36] Pleiades: group of stars—the “Seven Sisters”—that are very important in ordering the yearly routine of Amerindian life.
53] Cristo: Spanish for Christ.
Commentary
Written by Hyacinth Simpson, Ryerson University and Emily Allen Williams, Texas Southern University / University of the Virgin Islands
“Seeing the Light” is one of twelve poems included in the section titled “Gardening in the Tropics” in Olive Senior’s poetry collection of the same name. Erin Wunker’s description of the collection as “polished and thematically cohesive” (169) draws attention to the way in which Senior’s repetition of the words “Gardening in the Tropics” at the beginning of each of these poems allows her to employ the gardening motif in highlighting and re/mem/ber/ing1 the lived realities of Caribbean peoples in historical and contemporary times. In this particular poem, the tropical garden is both the physical and socio-cultural landscape of the Americas; and the act of gardening refers to the different attitudes towards, and values placed on, the physical and cultural environments by indigenous peoples and the European colonizers. The speaker in the poem is an indigenous American whose knowledge of life in this tropical garden spans both the pre- and post-Columbian periods. In describing the changes made to the American landscape over several centuries by the European newcomers, the poetic persona challenges the narrative of progress and civilization that the colonizers used to justify their subjugation of the land and its peoples.

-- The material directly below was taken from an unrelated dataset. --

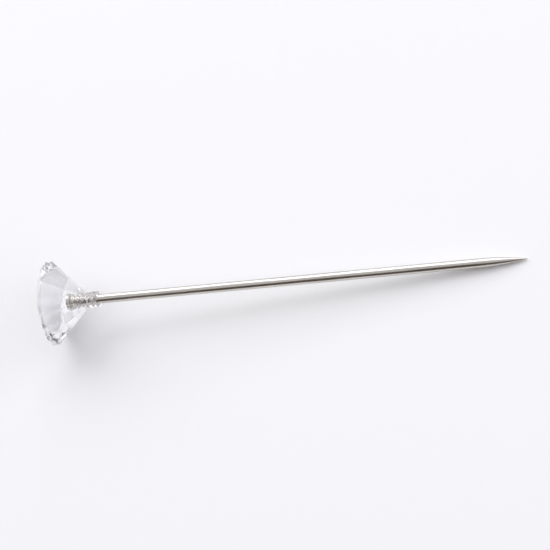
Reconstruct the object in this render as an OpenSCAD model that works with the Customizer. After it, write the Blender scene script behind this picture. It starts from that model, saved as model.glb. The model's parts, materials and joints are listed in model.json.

The differences between how things are “nowadays” (since the Europeans’ arrival and up to the present time) and how they were “before [the Europeans] came” are stark. In the name of modernization and civilization, machines now “lay waste hundreds of hectares/ in one day” (lines 3-4) whereas before the indigenous peoples made only “the tiniest scratch/ on Mother Earth (begging her pardon)” (lines 18-19). Under the exploitative labour conditions of encomienda and later slavery and indentureship, the Europeans oversaw the hacking and burning through of the landscape compared to the respectful and sustainable use of natural resources when indigenous peoples “never took more than [they] needed” and always gave back thanks and praise to the Earth (lines 21-22). Similarly, the Europeans’ destruction of flora and fauna through excess and avarice is contrasted with the indigenous peoples’ belief that there was enough for everyone and their practice of leaving only small footprints on the world they occupy.